Debate on tackling poverty and the cost of food, House of Commons

The combination of inflation, wage stagnation and real-terms cuts to benefits is pushing an increasing number of people into food insecurity.


Key messages

  • The combination of inflation, wage stagnation and real-terms cuts to benefits is pushing an increasing number of people into food insecurity. Food price inflation reached 17.1 percent in the four weeks preceding the 19 February 2023, equating to over an £643 increase in the average yearly food bill. The UK’s food poverty rate is now among the highest in Europe, with 9.77 million adults experiencing food insecurity in September 2022 and 4 million children in food poverty in January 2022.
  • Lack of income, rather than food scarcity, is the main driver of hunger, food poverty and food related health inequalities in England. While food inflation is expected to level off in in 2023, food prices remain high and people across our communities will continue to struggle to afford essentials. Without effective and meaningful intervention, rising food poverty will continue to cause hunger, drive health inequalities and result in poorer life chances.
  • Councils and local partners have delivered remarkable services and support and will continue to do what they can to protect people against the rising cost of living, targeting help at those facing the most complex challenges. The LGA is working with councils to take a cross-cutting approach to address all cost-of-living pressures, bringing together services including health, housing, welfare, social care, employment, transport, libraries and education. Our cost of living hub contains case studies, resources and data to share best practice and help councils support their residents.
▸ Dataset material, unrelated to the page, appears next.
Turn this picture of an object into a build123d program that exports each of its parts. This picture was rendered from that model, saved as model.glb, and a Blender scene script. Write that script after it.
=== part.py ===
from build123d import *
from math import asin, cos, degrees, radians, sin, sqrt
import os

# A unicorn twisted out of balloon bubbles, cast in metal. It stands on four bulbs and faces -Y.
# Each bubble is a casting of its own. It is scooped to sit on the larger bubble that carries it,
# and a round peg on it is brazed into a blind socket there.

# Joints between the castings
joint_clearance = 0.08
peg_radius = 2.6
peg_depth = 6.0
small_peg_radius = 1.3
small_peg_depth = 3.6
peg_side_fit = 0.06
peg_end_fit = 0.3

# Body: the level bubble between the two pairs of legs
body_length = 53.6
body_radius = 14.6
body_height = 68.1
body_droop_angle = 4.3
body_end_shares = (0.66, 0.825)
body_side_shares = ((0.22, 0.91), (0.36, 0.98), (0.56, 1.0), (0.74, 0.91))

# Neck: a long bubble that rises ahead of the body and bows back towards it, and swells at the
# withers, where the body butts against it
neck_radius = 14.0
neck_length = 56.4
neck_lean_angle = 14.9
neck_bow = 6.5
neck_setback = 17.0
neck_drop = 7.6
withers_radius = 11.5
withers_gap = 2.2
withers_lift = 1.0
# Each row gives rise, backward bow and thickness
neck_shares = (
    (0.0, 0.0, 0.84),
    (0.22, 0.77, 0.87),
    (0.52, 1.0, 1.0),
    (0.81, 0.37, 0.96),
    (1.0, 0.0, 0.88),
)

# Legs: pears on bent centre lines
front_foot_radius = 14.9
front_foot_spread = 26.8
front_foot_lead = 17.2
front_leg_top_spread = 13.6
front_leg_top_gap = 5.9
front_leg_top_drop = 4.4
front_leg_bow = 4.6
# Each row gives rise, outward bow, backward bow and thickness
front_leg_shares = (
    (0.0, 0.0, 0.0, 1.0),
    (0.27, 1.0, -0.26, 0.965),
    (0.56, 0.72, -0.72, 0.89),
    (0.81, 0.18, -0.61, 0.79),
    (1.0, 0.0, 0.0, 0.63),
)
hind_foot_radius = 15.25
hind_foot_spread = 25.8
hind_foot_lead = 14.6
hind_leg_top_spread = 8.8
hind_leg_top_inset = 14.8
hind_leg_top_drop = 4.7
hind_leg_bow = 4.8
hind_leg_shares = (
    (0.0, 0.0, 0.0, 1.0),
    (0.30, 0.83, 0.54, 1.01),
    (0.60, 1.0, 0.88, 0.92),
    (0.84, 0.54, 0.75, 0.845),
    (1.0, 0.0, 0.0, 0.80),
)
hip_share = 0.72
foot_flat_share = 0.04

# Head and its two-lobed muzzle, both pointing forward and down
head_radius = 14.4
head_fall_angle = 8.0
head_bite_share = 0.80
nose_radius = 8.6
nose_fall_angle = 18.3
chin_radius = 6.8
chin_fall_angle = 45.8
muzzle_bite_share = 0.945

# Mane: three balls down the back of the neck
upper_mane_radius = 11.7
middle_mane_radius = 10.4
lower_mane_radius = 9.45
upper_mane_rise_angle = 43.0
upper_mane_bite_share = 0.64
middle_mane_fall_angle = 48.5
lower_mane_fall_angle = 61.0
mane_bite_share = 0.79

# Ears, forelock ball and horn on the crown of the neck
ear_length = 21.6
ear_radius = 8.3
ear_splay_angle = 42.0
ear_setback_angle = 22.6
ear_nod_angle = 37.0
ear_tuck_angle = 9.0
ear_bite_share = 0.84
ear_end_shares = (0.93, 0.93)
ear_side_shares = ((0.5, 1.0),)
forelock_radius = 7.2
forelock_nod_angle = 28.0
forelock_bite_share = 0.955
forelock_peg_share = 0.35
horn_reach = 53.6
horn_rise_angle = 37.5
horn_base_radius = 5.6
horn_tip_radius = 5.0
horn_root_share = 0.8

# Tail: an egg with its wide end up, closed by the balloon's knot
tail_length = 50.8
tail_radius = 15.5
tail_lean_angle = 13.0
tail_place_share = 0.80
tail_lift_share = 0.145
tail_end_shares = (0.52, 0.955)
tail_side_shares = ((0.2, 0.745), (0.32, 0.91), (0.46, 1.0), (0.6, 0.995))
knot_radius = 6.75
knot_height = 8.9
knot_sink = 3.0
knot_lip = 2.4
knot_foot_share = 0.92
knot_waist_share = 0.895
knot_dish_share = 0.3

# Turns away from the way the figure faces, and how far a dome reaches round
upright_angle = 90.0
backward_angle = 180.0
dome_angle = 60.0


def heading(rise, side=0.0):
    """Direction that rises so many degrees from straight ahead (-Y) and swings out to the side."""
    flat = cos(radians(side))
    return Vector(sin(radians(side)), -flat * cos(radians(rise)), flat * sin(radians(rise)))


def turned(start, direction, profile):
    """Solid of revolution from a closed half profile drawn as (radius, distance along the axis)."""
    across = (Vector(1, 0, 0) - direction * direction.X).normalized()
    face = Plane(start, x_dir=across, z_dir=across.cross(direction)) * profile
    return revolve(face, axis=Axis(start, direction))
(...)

  • We want to work with government to ensure we move from crisis support, towards improving life chances and building long-term resilience. As insufficient income is the primary cause of food poverty, it is our view that a reformed and adequately resourced national benefit system should provide the principal safety net for all low-income households and meet true living costs. This would reduce the growing demand for crisis support and enable councils to target limited local discretionary support to the most vulnerable people and those with complex needs.
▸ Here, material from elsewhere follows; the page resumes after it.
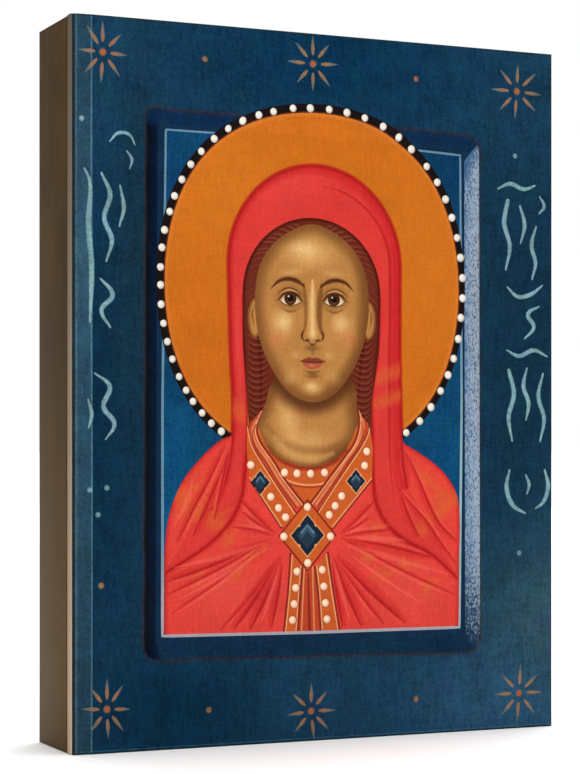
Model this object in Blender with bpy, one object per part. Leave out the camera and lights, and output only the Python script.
"""Icon panel: a painted facing board, hollowed in front by a shallow sunk field, glued to a stained board.

The panel stands on its bottom edge and faces -Y. Its origin is the middle of its underside.
Lengths are in metres, +X is to the viewer's right and +Z is up.
"""

import math

import bmesh
import bpy
from mathutils import Vector

# Outside of the panel
PANEL_WIDTH = 0.152
PANEL_HEIGHT = 0.203
BOARD_THICKNESS = 0.0252
FACING_THICKNESS = 0.0045
GLUE_LINE = 0.0003

# Sunk field: the flat margins round it were cut by hand, so each has its own width at either end
MARGIN_LEFT_TOP = 0.0213
MARGIN_LEFT_BOTTOM = 0.0207
MARGIN_RIGHT_TOP = 0.0252
MARGIN_RIGHT_BOTTOM = 0.0248
MARGIN_TOP_LEFT = 0.0245
MARGIN_TOP_RIGHT = 0.0261
MARGIN_BOTTOM_LEFT = 0.0250
MARGIN_BOTTOM_RIGHT = 0.0234
FIELD_DEPTH = 0.0016
SLOPE_WIDTH = 0.0042
RIM_CORNER_RADIUS = 0.0042
FLOOR_CORNER_RADIUS = 0.0010
CORNER_STEPS = 8

# Edges of the facing: a wide shallow facet is planed along the left of its front
LEFT_ARRIS_RADIUS = 0.0014
FACET_WIDTH = 0.0048
FACET_DROP = 0.0005
FRONT_ARRIS_RADIUS = 0.0005
ARRIS_STEPS = 5

# Edges round the board's back, eased with sandpaper
BOARD_EASING = 0.0005
EASING_STEPS = 2

# How the model is made: the cutter's reach past the face that it cuts, the profile of a round edge, the
# angle up to which faces are shaded as one, and what counts as no distance
CUTTER_REACH = 0.0010
ROUND_PROFILE = 0.5
SMOOTH_ANGLE = math.radians(30)
SMALLEST_STEP = 1e-7

PANEL_THICKNESS = BOARD_THICKNESS + GLUE_LINE + FACING_THICKNESS
FRONT_Y = -PANEL_THICKNESS / 2
FACING_BACK_Y = FRONT_Y + FACING_THICKNESS
BOARD_FRONT_Y = FACING_BACK_Y + GLUE_LINE
BACK_Y = PANEL_THICKNESS / 2


def make_material(name, colour, roughness):
    """A plain paint or stain."""
    material = bpy.data.materials.new(name)
    material.use_nodes = True
    shader = material.node_tree.nodes["Principled BSDF"]
    shader.inputs["Base Color"].default_value = (*colour, 1.0)
    shader.inputs["Roughness"].default_value = roughness
    shader.inputs["Metallic"].default_value = 0.0
    return material


def add_object(name, mesh_builder, material):
    """Puts a finished bmesh into the scene as a named object."""
    mesh = bpy.data.meshes.new(name)
    mesh_builder.to_mesh(mesh)
    mesh_builder.free()
    mesh.materials.append(material)
    mesh.shade_smooth()
    mesh.set_sharp_from_angle(angle=SMOOTH_ANGLE)
    made = bpy.data.objects.new(name, mesh)
    bpy.context.scene.collection.objects.link(made)
    return made


def arc(centre, radius, start, end, steps):
    """Points on an arc in a plane, from one angle to another, ends included."""
    points = []
    for step in range(steps + 1):
        angle = start + (end - start) * step / steps
        points.append((centre[0] + radius * math.cos(angle), centre[1] + radius * math.sin(angle)))
    return points


def extruded_outline(outline, bottom, top):
    """A solid with an (x, y) outline, standing from one height to another."""
    builder = bmesh.new()
    base = builder.faces.new([builder.verts.new((x, y, bottom)) for x, y in outline])
    raised = bmesh.ops.extrude_face_region(builder, geom=[base])
    lifted = [item for item in raised["geom"] if isinstance(item, bmesh.types.BMVert)]
    bmesh.ops.translate(builder, vec=(0, 0, top - bottom), verts=lifted)
    bmesh.ops.recalc_face_normals(builder, faces=builder.faces)
    return builder


def facing_section():
    """The facing seen from above: flat behind, with a round arris and a planed facet at its left."""
    left, right = -PANEL_WIDTH / 2, PANEL_WIDTH / 2
    facet_y = FRONT_Y + FACET_DROP
    section = [(right, FACING_BACK_Y), (left, FACING_BACK_Y)]
    left_centre = (left + LEFT_ARRIS_RADIUS, facet_y + LEFT_ARRIS_RADIUS)
    section += arc(left_centre, LEFT_ARRIS_RADIUS, -math.pi, -math.pi / 2, ARRIS_STEPS)
    section.append((left + LEFT_ARRIS_RADIUS + FACET_WIDTH, FRONT_Y))
    right_centre = (right - FRONT_ARRIS_RADIUS, FRONT_Y + FRONT_ARRIS_RADIUS)
    section += arc(right_centre, FRONT_ARRIS_RADIUS, -math.pi / 2, 0, ARRIS_STEPS)
    return section


def rim_corners():
    """The corners where the field's slopes meet the front, from the top left round to the bottom left."""
    left, right = -PANEL_WIDTH / 2, PANEL_WIDTH / 2
    return [
        Vector((left + MARGIN_LEFT_TOP, PANEL_HEIGHT - MARGIN_TOP_LEFT)),
        Vector((right - MARGIN_RIGHT_TOP, PANEL_HEIGHT - MARGIN_TOP_RIGHT)),
        Vector((right - MARGIN_RIGHT_BOTTOM, MARGIN_BOTTOM_RIGHT)),
        Vector((left + MARGIN_LEFT_BOTTOM, MARGIN_BOTTOM_LEFT)),
    ]


def field_outline(inset, radius):
    """The field's outline, drawn in from its rim by an inset, with every corner rounded."""
    corners = rim_corners()
    count = len(corners)
    outline = []
    for index, corner in enumerate(corners):
        back = (corners[index - 1] - corner).normalized()
        ahead = (corners[(index + 1) % count] - corner).normalized()
        half_angle = back.angle(ahead) / 2
        inward = (back + ahead).normalized()
        centre = corner + inward * (inset + radius) / math.sin(half_angle)
        start = -inward
        swing = math.pi - 2 * half_angle
        for step in range(CORNER_STEPS + 1):
            turn = swing / 2 - swing * step / CORNER_STEPS
            spoke = Vector(
                (
                    start.x * math.cos(turn) - start.y * math.sin(turn),
                    start.x * math.sin(turn) + start.y * math.cos(turn),
                )
            )
            outline.append(centre + spoke * radius)
    return outline


def field_cutter():
    """What is carved away: a shallow tray whose four sides slope from the rim down to the floor."""
    rise = CUTTER_REACH / FIELD_DEPTH
    widened = SLOPE_WIDTH * rise
    builder = bmesh.new()
    rings = []
    for inset, radius, y in (
        (SLOPE_WIDTH, FLOOR_CORNER_RADIUS, FRONT_Y + FIELD_DEPTH),
        (0.0, RIM_CORNER_RADIUS, FRONT_Y),
        (-widened, RIM_CORNER_RADIUS + widened, FRONT_Y - CUTTER_REACH),
    ):
        rings.append([builder.verts.new((point.x, y, point.y)) for point in field_outline(inset, radius)])
    count = len(rings[0])
    for lower, upper in zip(rings, rings[1:]):
        for index in range(count):
            after = (index + 1) % count
            builder.faces.new((lower[index], lower[after], upper[after], upper[index]))
    builder.faces.new(rings[0])
    builder.faces.new(reversed(rings[-1]))
    bmesh.ops.recalc_face_normals(builder, faces=builder.faces)
    return builder


def front_end_edges(builder):
    """The edges where the facing's front meets its top and bottom ends."""
    reach = max(FACET_DROP, FRONT_ARRIS_RADIUS) + SMALLEST_STEP
    found = []
    for edge in builder.edges:
        ends = [vertex.co for vertex in edge.verts]
        level = abs(ends[0].z - ends[1].z) < SMALLEST_STEP
        in_front = all(end.y < FRONT_Y + reach for end in ends)
        if level and in_front:
            found.append(edge)
    return found


def add_facing(material):
    """The pale facing board, with its planed facet and its sunk field."""
    builder = extruded_outline(facing_section(), 0.0, PANEL_HEIGHT)
    bmesh.ops.bevel(
        builder,
        geom=front_end_edges(builder),
        offset=FRONT_ARRIS_RADIUS,
        offset_type="OFFSET",
        segments=ARRIS_STEPS,
        profile=ROUND_PROFILE,
        affect="EDGES",
        clamp_overlap=True,
    )
    facing = add_object("face_panel", builder, material)
    cutter = add_object("field_cutter", field_cutter(), material)
    cutter.hide_render = True
    cutter.display_type = "WIRE"
    carve = facing.modifiers.new("sunk field", "BOOLEAN")
    carve.operation = "DIFFERENCE"
    carve.solver = "EXACT"
    carve.object = cutter
    return facing


def add_board(material):
    """The stained board behind. The edges round its back are eased."""
    half = PANEL_WIDTH / 2
    outline = [(-half, BOARD_FRONT_Y), (half, BOARD_FRONT_Y), (half, BACK_Y), (-half, BACK_Y)]
    builder = extruded_outline(outline, 0.0, PANEL_HEIGHT)
    eased = []
    for edge in builder.edges:
        if all(abs(vertex.co.y - BACK_Y) < SMALLEST_STEP for vertex in edge.verts):
            eased.append(edge)
    bmesh.ops.bevel(
        builder,
        geom=eased,
        offset=BOARD_EASING,
        offset_type="OFFSET",
        segments=EASING_STEPS,
        profile=ROUND_PROFILE,
        affect="EDGES",
        clamp_overlap=True,
    )
    return add_object("backing_board", builder, material)


def main():
    for old in list(bpy.data.objects):
        bpy.data.objects.remove(old, do_unlink=True)
    painted_ground = make_material("painted_ground", (0.012, 0.040, 0.085), 0.45)
    brown_stain = make_material("brown_stain", (0.085, 0.055, 0.030), 0.60)
    add_facing(painted_ground)
    add_board(brown_stain)


main()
  • In addition to reviewing the benefits system, there are several measures that Government should introduce to reduce food insecurity. We are calling on the Government to expand access to, and the value of, healthy start vouchers and expand the eligibility criteria for free school meals (FSM) to encompass all children and young people of school age who are in food poverty. Alongside this, Government should introduce automatic enrolment for FSM and Healthy Start, so that no eligible child misses out.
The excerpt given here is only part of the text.